Seen thus, what stands out in brilliant spiritual radiance is the exemplary courage or is it desperate determination? of the complainant nun. Her detractors, who can bay at her in the cowardly courage of being in a worked-up crowd, cannot approach her courage and endurance even remotely. The question to ask is not, “Why did she take it lying down twelve times?” The question to ask is, “From where did she, given the way the situation stands, get the grit to complain at the thirteenth?”

The second aspect of the slavery of these nuns is that they are slaves to authority. This means, among other things, that the holy men involved are dangerously deluded about the meaning of ‘authority.’ They have, worse, made the sisters misunderstand its meaning and scope. They should turn to Jesus and learn from Him what it is to be in ‘authority.’ Jesus’ authority was used to ‘set the captives free’ (Lk. 4:18). The ‘authority’ of these sex maniacs enslaves godly women. And that, in the name of Jesus Christ, whose daughters they are! It is about them that Jesus said that they turned the temple “into a den of thieves.” The most depraved thief is one who steals the soul of a woman, defenceless against his power.

When an issue like the cry for justice and redressal by a nun comes up, the church could respond to it in either of the two ways.

– Respond politically. We see it routinely that the political response to every allegation against those who wield power over others is reprisal and suppression, with stigmatizing the complainant as the principal strategy. This was done to the complainant nun in this case. Every attempt was made to calumny her as morally perverse -temptress out to undo a holy man. The (unfairly) accused rapist is her victim. This version found resonance with some, because of the deep-seated prejudice they have about women, which goes back, all the way, to the garden of Eden. Adam fell because of Eve! No man is safe in the proximity of a woman (We see the same anxiety-ridden prejudice at work in the alibi that the proximity of menstruating women will ruin Lord Ayyappa’s spiritual powers!).

– Respond spiritually. It involves confronting what happened, working towards repentance, reparation and reconciliation; so that a new beginning can be made. (After all, the church expects the laity to make confession of sins, small and big). This is basic to the liberation that Jesus offers. To be liberated, in a spiritual sense, is to be transformed. This possibility is suppressed by the ‘political’ response, which ensures that the depravity is protected and not remedied. The church by resorting to the political option, and rejecting the spiritual path, degrades itself and discredits its authority. It squanders the right to proclaim the good news. The church comes to be seen as the bad news. This anxiety underlies the Pope’s prophetic stance.

This brings us to the fourth thing Pope Francis has said: that the situation cannot go on like this. It has to be addressed. The church has to cease to be a political establishment and be ‘born again’ as a spiritual entity. Truth-speaking of the riskiest kind is the investment that the Pope has made to signal this transformation. People of good will all over the world need to be in solidarity with his mission in this regard.

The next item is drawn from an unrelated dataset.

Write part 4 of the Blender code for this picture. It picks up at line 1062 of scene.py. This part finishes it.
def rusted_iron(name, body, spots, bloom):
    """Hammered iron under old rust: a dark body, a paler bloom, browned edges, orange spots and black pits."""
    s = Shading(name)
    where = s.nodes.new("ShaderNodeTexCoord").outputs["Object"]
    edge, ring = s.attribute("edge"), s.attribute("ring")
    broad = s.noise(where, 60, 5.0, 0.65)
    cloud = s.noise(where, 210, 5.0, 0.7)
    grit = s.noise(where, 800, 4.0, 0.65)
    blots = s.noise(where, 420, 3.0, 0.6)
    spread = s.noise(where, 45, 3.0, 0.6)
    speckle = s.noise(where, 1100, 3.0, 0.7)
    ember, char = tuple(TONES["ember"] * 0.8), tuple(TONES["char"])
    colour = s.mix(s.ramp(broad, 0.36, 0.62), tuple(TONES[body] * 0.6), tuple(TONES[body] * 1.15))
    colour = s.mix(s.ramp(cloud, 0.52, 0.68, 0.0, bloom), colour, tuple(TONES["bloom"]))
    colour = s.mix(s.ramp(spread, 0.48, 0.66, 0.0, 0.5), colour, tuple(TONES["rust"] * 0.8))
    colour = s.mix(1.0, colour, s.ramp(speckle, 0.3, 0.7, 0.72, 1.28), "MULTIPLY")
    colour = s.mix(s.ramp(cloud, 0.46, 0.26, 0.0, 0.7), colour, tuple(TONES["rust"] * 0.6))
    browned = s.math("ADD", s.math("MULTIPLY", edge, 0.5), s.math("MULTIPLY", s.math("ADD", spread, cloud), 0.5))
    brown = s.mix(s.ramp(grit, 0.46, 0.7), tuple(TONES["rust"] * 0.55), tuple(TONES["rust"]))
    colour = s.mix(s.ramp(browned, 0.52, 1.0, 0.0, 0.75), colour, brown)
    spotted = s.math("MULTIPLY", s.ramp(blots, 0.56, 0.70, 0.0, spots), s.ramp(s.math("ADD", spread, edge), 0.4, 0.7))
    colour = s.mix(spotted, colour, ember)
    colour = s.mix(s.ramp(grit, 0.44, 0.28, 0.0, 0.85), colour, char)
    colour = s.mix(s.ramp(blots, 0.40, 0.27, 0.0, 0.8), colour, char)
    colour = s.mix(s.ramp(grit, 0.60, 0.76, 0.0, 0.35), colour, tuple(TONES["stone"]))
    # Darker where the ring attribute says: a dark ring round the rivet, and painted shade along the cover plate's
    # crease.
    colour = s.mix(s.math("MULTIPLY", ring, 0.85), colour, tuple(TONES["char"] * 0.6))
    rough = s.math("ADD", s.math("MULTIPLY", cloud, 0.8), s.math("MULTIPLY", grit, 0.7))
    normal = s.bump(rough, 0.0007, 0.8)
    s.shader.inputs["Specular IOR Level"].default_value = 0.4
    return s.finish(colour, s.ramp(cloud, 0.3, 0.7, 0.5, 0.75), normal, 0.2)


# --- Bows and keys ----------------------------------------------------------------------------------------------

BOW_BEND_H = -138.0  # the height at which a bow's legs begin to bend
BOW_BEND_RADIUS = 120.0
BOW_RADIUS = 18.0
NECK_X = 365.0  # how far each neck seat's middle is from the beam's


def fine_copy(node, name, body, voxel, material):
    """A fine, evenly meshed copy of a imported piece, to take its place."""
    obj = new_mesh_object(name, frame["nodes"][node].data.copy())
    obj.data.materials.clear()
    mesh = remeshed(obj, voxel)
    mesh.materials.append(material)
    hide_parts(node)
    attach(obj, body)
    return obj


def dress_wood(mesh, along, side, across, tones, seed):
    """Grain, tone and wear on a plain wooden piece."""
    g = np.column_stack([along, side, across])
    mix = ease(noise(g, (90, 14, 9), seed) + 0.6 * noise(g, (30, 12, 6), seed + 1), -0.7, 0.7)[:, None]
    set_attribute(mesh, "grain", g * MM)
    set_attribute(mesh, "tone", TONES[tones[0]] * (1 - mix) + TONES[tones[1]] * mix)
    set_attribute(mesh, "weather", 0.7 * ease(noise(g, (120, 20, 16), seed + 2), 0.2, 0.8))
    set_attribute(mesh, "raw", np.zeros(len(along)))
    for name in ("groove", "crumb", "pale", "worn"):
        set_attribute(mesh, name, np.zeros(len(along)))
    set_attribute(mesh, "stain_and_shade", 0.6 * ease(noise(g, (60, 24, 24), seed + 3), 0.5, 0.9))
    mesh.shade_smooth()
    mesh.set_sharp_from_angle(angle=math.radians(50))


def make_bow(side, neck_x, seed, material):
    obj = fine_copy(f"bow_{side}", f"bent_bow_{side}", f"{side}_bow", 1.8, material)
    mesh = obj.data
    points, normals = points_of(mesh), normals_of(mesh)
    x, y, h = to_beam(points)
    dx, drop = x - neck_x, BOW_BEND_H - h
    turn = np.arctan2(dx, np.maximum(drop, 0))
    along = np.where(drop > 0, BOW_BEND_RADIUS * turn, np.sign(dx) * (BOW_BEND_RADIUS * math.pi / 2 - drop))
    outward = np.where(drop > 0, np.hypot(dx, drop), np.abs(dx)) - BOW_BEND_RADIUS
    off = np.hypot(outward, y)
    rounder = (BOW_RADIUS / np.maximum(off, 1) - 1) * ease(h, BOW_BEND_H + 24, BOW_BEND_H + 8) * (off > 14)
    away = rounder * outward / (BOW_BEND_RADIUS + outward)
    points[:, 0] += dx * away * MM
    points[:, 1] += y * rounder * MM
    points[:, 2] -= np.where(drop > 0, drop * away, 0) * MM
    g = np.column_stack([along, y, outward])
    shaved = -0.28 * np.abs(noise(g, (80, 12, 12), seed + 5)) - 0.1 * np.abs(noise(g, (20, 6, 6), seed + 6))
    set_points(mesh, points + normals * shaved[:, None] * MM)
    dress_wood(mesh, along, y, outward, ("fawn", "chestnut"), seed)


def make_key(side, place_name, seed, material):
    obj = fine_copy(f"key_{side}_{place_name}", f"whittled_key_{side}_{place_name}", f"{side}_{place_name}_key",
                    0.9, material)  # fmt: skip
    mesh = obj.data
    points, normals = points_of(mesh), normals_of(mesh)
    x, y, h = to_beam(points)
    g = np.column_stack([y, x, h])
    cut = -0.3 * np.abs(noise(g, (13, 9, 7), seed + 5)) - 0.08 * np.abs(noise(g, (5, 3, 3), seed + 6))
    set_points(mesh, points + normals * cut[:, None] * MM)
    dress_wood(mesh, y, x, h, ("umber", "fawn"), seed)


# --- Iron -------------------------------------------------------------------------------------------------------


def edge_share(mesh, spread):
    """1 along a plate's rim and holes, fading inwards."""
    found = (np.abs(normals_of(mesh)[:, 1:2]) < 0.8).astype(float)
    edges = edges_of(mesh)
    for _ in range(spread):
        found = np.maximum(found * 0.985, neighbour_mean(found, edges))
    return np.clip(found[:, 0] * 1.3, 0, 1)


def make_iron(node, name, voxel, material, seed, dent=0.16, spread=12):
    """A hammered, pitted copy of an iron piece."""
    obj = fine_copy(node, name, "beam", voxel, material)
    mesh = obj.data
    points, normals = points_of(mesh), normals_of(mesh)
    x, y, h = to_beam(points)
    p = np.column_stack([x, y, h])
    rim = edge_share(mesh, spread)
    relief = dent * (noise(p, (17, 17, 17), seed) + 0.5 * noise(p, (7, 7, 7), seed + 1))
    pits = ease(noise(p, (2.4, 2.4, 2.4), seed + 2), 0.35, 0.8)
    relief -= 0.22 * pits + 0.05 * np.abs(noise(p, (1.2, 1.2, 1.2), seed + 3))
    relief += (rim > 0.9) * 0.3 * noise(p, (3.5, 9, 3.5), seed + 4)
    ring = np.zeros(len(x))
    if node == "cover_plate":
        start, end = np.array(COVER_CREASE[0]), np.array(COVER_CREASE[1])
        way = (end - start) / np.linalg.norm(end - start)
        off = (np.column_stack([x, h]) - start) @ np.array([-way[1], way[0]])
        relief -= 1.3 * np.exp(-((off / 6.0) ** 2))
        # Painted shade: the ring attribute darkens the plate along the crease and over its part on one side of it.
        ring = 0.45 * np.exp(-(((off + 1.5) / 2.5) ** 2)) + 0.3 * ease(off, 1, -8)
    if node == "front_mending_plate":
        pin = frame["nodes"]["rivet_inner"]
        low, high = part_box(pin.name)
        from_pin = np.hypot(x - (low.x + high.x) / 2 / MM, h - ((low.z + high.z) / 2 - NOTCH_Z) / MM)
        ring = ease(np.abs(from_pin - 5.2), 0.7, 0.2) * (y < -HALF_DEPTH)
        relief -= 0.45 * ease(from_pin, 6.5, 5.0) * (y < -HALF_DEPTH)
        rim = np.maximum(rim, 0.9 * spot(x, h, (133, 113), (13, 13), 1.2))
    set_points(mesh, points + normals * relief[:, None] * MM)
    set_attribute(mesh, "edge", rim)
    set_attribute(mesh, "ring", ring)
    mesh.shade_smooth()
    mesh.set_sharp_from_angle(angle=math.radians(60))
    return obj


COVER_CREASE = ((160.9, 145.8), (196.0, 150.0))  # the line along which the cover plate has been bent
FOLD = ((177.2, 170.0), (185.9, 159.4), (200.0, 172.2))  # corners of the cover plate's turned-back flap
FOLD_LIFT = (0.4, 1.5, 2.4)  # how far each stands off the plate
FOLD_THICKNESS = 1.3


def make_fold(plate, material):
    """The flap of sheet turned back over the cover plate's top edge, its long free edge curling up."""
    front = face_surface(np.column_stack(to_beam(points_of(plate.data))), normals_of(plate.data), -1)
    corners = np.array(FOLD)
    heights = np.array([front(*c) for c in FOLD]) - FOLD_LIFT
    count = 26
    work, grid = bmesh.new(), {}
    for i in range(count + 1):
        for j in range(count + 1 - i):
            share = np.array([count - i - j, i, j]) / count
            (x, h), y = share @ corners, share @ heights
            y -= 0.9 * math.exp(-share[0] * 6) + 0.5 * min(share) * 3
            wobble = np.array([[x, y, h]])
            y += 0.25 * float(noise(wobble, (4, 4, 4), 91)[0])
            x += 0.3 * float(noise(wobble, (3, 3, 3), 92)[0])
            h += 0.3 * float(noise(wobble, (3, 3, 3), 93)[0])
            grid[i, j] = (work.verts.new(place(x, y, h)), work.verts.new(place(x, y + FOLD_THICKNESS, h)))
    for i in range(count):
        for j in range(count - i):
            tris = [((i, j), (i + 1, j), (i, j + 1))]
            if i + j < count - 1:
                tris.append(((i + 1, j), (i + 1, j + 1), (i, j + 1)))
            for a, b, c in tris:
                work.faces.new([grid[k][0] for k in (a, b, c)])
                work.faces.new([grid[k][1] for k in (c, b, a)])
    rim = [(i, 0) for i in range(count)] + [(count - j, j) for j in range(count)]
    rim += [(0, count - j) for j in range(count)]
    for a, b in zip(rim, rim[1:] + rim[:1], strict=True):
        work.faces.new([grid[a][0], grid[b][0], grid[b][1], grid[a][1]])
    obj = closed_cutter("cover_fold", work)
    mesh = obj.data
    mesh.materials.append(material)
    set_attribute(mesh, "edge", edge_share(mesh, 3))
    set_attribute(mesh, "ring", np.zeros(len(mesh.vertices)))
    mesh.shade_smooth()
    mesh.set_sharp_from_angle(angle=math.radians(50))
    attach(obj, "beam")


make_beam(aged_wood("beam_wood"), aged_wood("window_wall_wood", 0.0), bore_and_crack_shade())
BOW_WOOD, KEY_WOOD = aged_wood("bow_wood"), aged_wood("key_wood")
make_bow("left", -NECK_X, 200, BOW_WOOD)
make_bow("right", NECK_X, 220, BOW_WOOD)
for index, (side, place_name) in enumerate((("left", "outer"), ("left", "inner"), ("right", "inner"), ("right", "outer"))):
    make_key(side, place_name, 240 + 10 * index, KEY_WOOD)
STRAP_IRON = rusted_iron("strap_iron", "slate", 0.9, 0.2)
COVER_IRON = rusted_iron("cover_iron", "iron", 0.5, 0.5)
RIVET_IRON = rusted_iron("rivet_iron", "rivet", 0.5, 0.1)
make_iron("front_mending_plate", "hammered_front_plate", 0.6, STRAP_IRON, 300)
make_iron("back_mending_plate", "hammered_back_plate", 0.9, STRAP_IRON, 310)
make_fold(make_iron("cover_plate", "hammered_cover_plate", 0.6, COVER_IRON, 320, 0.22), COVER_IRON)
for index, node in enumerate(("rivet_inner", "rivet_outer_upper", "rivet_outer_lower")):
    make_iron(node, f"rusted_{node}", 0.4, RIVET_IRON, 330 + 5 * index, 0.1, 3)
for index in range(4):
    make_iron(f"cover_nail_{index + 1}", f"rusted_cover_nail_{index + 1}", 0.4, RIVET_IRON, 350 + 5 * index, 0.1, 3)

I am not a Catholic. But ever since Francis became Pope, I have been attending, randomly, Sunday services in Catholic Churches. I have a deep sense of reverential affinity to Francis and I am glad that he is so named. St Francis is my favourite saint; but I am an admirer more of prophets than of saints. Pope Francis, though named after a saint, is a prophet. But, then, that was indeed what St Francis of Assisi was: a prophet disguised as a saint; one who incarnated truth in love!

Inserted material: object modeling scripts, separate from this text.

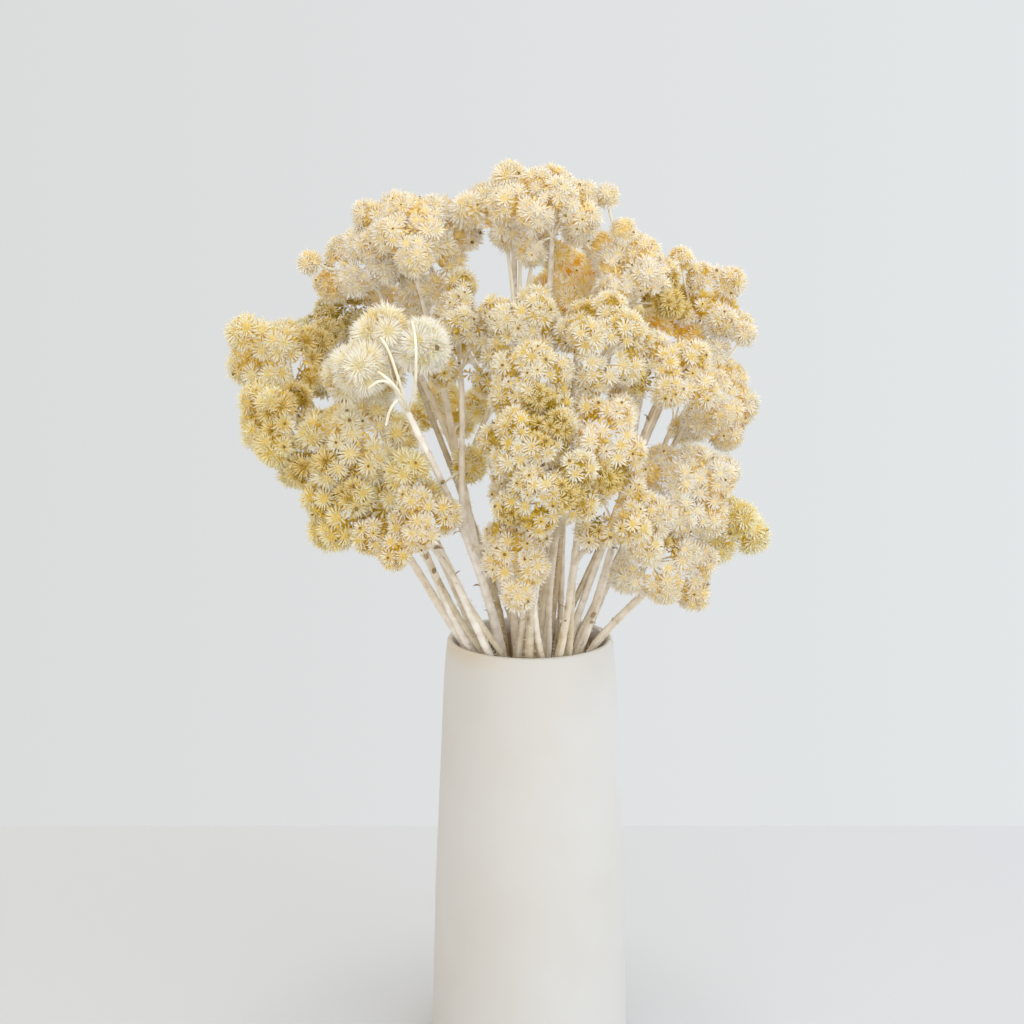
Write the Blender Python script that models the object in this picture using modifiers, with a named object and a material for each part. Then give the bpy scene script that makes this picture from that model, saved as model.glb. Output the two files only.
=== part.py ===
"""A ceramic vase holding a bunch of dried asters.

The bunch is made of forked woolly stems. Each branch ends under a spray: a small
branching point, thin pedicels fanning out of it, and a starry flower head on each pedicel.
Metres, +Z up, origin at the centre of the vase's base, -Y is the front.
"""
import math
import random

import bmesh
import bpy
import numpy as np
from mathutils import Matrix, Vector

MM = 0.001

# Vase
VASE_HEIGHT = 0.213
VASE_FLOOR = 0.0055
VASE_SIDES = 32
MOUTH_RADIUS = 0.0392
LIP_RADIUS = 0.0421
SHOULDER = (0.0436, 0.1985)
BELLY = (0.0490, 0.0815)
FOOT_RADIUS = 0.0512
FOOT_ROUND = 0.0022
INNER_FOOT_ROUND = 0.004
LIP_ROUND = 0.0021
WALL = 0.0036
TURN_WELD = 0.0001

# Stems
STEM_RADIUS = 0.0023
TIP_RADIUS = 0.0017
STEM_SPACING = 0.0086
STEM_REACH_AT_MOUTH = 0.0355
STEM_SPREAD_AT_MOUTH = 0.055
FOOT_SHARE = 0.72
UPRIGHT_AT_MOUTH = 0.25
MOUTH_ROUNDS = 400
MOUTH_PUSH = 0.25
TUBE_WELD = 0.000001
POINTS_IN_VASE = 2
POINTS_ABOVE = 6
FORK_POINT = 2
BRANCH_POINTS = 3

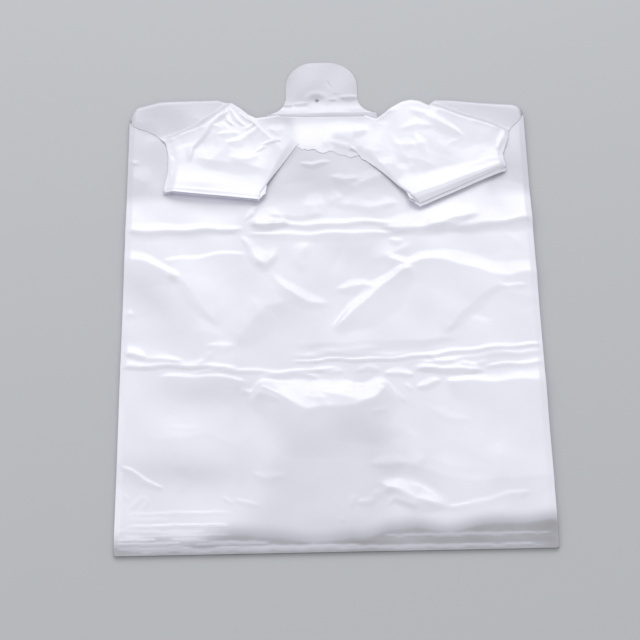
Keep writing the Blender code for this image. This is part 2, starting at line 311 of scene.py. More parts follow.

I value and respect celibacy; but not as an enforced requirement, but as a special and fiery vocation, which can only be between the individual and God. No system – political or religious – has any right to this sacred sanctuary. What trespasses into this mysterious sphere of personal destiny smacks of the totalitarian. It is inherently political; and it militates against the Way of Jesus Christ.